The asking price was $925,000, but he offered substantially less and closed for $832,500 in January 2020.

Several months later, Mr. Godbold established Hamptons 20 Century Modern, an organization dedicated to preserving modern houses in the area. But in his own home, he wasn’t beholden to the past.

After moving in, he began planning an overhaul of the interior and the grounds. His goal: to combine the feeling of his architecturally ambitious childhood home in Perth, Australia, with the vibe of a villain’s hide-out from a James Bond movie.

“I’ve always been obsessed with James Bond villain lairs,” Mr. Godbold said, citing the movies “Thunderball” and “Moonraker” as sources of inspiration.

“I’m not married. I don’t have a partner saying, ‘No, honey, don’t do that,’” he explained. “It’s just me, so I can do whatever I want.”

Leading up to the house, he designed a series of cantilevered bluestone steps that wind through the garden and are lit from below, so they appear to hover on light. Also, they conceal integrated speakers. “I can create whatever mood I want,” he said. “If I’m having a party and want ’70s disco, it’ll be in the staircase.”

The round steel firepit is ringed by a terrace finished in sections of small and large black-pebble mosaic — a design based on “the nuclear symbol,” Mr. Godbold said, which also reminds him of Charlotte Perriand’s Rio coffee table.

In the living room, he installed a short wall that’s angled so it looms over a snaking 1960s sectional sofa upholstered in nubby white wool. A large planter filled with monstera plants sits atop the wall.

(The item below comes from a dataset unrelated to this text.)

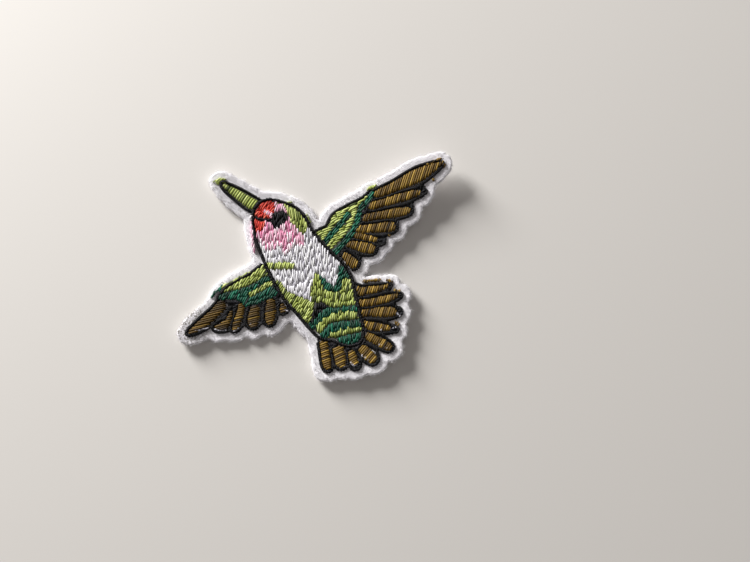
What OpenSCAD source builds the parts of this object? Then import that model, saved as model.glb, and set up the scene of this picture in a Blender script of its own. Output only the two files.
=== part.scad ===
/* [Bird] */
// Length of the body from the brow to the end of the rump
body_length = 37.2; // [30:0.1:46]
// Depth of the body that its outline and patches are drawn to
body_depth = 15; // [12:0.1:18]
// Slope of the body below the level
body_slope = 58.2; // [45:0.1:70]
// Length of the beak
beak_length = 10.7; // [8:0.1:14]
// Depth that the beak is drawn to
beak_depth = 3; // [2.4:0.1:3.6]
// Turn of the beak from the line of the body
beak_turn = 25.5; // [15:0.5:35]

/* [Wings] */
// Length of the right wing from its root to its tip
right_wing_length = 33.7; // [28:0.1:40]
// Depth that the right wing is drawn to
right_wing_depth = 13; // [11:0.1:15]
// Angle from the body's line to the right wing
right_wing_spread = 87.3; // [80:0.1:96]
// Length of the left wing from its root to its tip
left_wing_length = 23.1; // [19:0.1:28]
// Depth that the left wing is drawn to
left_wing_depth = 10; // [8.5:0.1:11.5]
// Angle from the body's line to the left wing
left_wing_spread = 79; // [72:0.1:86]
// Width of a plain flight feather
feather_width = 1.4; // [1.1:0.05:1.6]
// Width of a covert stripe on the wings
stripe_width = 1.15; // [0.9:0.05:1.4]

/* [Tail] */
// Length of the longest tail feather
tail_length = 8.7; // [7:0.1:11]
// Width of a plain tail feather
tail_feather_width = 1.8; // [1.5:0.05:2]
// Turn of the whole tail fan about the feathers' roots
tail_turn = 0; // [-6:0.5:6]

/* [Embroidery] */
// Width of the black outline
outline_width = 0.8; // [0.6:0.05:1]
// Height of the filled areas above the felt
fill_height = 0.75; // [0.4:0.05:1.2]
// Height of the black outlines above the felt
outline_height = 0.9; // [0.4:0.05:1.3]
// Gap between one area of stitches and the next
clearance = 0.1; // [0.05:0.01:0.15]
// Gap between the stitches and the felt
seat_gap = 0.05; // [0.02:0.01:0.1]
// Radius of the corners of an area of stitches
thread_radius = 0.12; // [0.08:0.01:0.2]

/* [Felt] */
// Thickness of the felt
felt_thickness = 1.2; // [1:0.05:3]
// Felt left showing outside the stitches
felt_margin = 1.75; // [1.4:0.05:2.4]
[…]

Below, the existing fireplace has a new profile recalling a stepped pyramid.

“It’s based on ‘Moonraker,’” he said. “Remember when he goes to Brazil and he’s coming into the lair and there are all the angular walls?”

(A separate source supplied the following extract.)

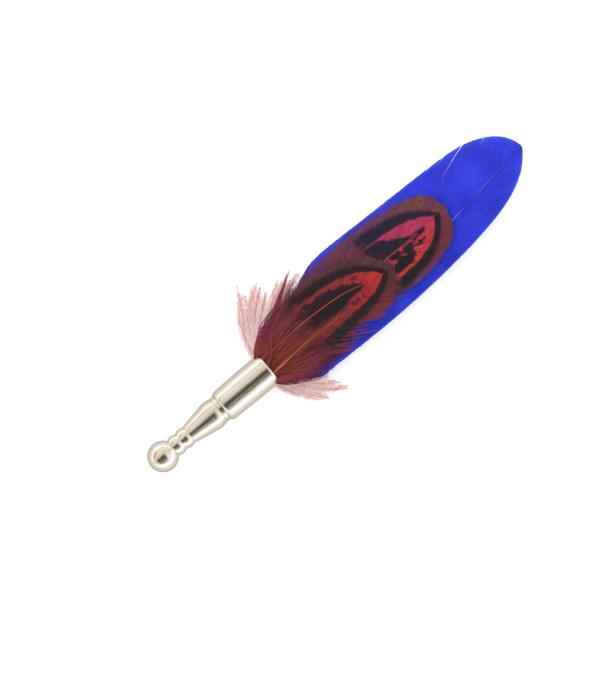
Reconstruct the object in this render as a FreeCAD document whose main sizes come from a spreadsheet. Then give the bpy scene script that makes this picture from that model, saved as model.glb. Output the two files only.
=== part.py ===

But the living room isn’t a homage just to 007. “That’s also Paul Rudolph,” Mr. Godbold said, naming the revered 20th-century American architect known for his geometric constructions. “He’s one of my idols.”

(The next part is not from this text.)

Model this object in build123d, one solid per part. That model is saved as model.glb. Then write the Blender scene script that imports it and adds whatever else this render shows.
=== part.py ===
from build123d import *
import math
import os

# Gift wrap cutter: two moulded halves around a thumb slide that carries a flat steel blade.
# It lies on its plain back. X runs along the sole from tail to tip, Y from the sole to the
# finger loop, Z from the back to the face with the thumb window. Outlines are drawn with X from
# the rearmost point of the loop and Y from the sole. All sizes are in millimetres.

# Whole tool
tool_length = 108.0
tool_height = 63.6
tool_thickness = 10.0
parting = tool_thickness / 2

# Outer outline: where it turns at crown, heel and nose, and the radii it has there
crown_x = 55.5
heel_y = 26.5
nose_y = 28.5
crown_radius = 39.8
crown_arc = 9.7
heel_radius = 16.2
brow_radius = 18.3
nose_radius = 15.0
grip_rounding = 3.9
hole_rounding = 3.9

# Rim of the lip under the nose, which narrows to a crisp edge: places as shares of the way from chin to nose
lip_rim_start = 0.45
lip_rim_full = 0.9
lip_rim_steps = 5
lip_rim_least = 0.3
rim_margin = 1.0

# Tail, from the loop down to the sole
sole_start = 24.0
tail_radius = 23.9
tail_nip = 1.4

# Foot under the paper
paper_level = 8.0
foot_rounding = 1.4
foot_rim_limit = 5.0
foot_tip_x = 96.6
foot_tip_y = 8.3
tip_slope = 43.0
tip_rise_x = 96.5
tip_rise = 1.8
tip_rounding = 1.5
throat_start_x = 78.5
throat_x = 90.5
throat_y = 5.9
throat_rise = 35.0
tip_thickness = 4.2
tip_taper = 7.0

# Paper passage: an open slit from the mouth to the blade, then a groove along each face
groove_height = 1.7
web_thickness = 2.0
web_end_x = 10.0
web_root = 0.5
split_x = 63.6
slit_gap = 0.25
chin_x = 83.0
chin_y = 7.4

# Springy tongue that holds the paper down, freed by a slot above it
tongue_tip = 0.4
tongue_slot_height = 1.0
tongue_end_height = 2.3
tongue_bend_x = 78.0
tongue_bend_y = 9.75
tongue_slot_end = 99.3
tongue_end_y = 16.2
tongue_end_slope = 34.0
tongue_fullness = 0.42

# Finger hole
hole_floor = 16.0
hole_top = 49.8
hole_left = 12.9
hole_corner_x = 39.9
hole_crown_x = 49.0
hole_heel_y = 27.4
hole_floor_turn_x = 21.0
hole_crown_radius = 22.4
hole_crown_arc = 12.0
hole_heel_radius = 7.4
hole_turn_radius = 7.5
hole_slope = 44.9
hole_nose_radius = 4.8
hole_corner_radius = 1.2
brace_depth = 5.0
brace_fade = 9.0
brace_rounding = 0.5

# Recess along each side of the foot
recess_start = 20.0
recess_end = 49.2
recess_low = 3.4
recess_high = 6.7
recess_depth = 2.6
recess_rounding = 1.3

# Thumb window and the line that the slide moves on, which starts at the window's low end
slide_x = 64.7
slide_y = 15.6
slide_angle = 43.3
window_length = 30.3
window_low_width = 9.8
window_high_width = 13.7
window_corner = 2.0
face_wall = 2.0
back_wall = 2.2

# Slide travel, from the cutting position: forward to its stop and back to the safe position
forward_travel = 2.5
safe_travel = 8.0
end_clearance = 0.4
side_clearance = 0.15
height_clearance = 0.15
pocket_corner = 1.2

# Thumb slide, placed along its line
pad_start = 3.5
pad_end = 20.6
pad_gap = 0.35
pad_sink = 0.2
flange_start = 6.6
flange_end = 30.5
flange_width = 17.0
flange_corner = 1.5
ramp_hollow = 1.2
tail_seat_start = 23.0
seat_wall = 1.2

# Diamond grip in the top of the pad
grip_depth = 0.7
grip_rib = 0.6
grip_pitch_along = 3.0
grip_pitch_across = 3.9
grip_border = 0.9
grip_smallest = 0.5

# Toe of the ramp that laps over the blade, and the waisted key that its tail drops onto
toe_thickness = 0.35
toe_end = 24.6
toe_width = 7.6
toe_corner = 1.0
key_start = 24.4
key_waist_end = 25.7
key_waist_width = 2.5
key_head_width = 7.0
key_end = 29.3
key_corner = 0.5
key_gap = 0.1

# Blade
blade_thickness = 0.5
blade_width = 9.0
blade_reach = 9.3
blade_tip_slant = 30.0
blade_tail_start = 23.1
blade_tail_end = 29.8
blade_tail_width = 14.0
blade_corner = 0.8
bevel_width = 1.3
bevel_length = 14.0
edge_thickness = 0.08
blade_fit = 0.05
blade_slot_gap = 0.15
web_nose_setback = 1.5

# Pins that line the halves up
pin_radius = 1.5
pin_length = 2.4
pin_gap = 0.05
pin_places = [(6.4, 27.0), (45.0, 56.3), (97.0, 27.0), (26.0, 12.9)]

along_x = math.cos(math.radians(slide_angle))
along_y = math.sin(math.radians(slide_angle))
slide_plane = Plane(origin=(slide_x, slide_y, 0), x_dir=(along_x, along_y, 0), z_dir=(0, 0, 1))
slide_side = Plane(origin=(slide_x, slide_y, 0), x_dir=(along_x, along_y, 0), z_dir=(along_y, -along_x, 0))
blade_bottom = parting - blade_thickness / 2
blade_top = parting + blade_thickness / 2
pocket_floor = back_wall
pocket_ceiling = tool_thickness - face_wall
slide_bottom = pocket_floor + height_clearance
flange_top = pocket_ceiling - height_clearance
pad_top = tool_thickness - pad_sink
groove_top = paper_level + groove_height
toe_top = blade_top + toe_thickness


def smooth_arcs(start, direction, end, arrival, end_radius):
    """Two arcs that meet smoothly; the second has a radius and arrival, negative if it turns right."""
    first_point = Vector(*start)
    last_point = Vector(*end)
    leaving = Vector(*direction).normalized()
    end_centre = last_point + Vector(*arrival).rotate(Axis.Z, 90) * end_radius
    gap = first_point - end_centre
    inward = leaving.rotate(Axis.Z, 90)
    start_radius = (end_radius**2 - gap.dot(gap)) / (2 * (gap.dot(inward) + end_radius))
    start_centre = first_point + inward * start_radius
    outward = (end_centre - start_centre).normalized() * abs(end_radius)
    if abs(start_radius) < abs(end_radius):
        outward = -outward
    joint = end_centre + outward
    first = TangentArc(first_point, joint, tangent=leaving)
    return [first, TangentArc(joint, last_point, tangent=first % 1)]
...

For light switches and dimmers, Mr. Godbold chose metal toggle switches and knurled knobs from Buster & Punch that look capable of triggering machine guns or ejector seats.

Of course, few well-funded villains build lairs solely for the purpose of orchestrating dastardly deeds. Luxury is usually a priority, and Mr. Godbold made sure not to fall short on that count. In the primary bedroom, he placed his bed on a carpeted riser with lighting underneath it and Belgian linen drapery surrounding it, for the feeling of a cocoon. Then he knocked down a wall to open the space to his bathroom, where he added ribbed fibrous cement panels from Equitone to the walls and a soaking tub set beneath skylights.

For one of the two guest rooms, he designed a custom stainless-steel bed with a smoky gray travertine headboard and a built-in desk as the footboard. In the dining room, he created a table by placing a custom terrazzo top on a planter from West Elm — “a $10,000 stone top on a $400 base.”

Although he splurged on a few special pieces, Mr. Godbold pinched pennies elsewhere. To keep renovation costs down to about $350,000, he lived in the house during the 18-month project, which he completed last August, and served as his own general contractor.

“I had no kitchen — just a microwave and paper plates and cups,” he said. “But I did it, and it was great.”

He estimates the house may be worth twice what he spent on it. “No one wanted this house,” he said. “It had been sitting on the market. But I knew exactly what I was going to do when I saw it.”

If others follow his example, he added, “I hope they have as much fun as I did.”